Thanks to extraordinarily rich archives, the reader can get much closer to every aspect of life and death during Mao’s Great Famine than ever before. But nothing illustrates the desperation for food quite as well as the eating of mud by starving villagers. Here is what happened in a county in Sichuan province, where close to ten million people died unnecessarily from 1958 to 1962:
When nothing else was left, people turned to a soft mud called Guanyin soil – named after the Goddess of Mercy. A work team sent by Li Jingquan was taken aback by what they saw in Liangxian county, Sichuan. It was a vision of hell, as serried ranks of ghostly villagers queued up in front of deep pits, their shrivelled bodies pouring with sweat under the glare of the sun, waiting for their turn to scramble down the hole and carve out a few handfuls of the porcelain-white mud. Children, their ribs starting through the skin, fainted from exhaustion, their grimy bodies looking like mud sculptures shadowing the earth. Old women in ragged clothes burned paper charms and bowed, hands folded, mumbling strange incantations. A quarter of a million tonnes were dug out by more than 10,000 people. In one village alone 214 families out of a total of 262 had eaten mud, several kilos per person. Some of the villagers filled their mouths with mud as they were digging in the pit. But most of them added water and kneaded the soil after mixing it with chaff, flowers and weeds, baking mud cakes that were filling, even if they provided little sustenance. Once eaten the soil acted like cement, drying out the stomach and absorbing all the moisture inside the intestinal tract. Defecation became impossible. In every village several people died a painful death, their colons blocked up with soil.

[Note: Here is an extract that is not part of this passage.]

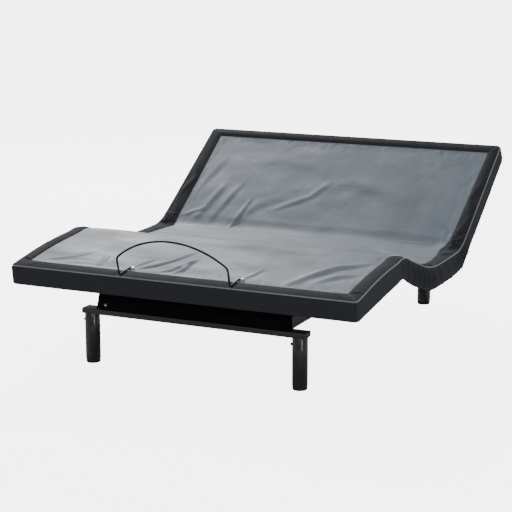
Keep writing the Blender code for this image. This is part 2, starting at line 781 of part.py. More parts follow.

Nothing illustrates the desperation for food quite as well as the eating of mud by starving villagers.
What happened in China between 1958 and 1962 amounts to mass murder of gargantuan proportions. This still remains little known outside specialist circles.
I very much hope that this book will contribute to making Mao’s Great Famine as well known as the two other man-made catastrophes of the twentieth century, the Holocaust and the Gulag.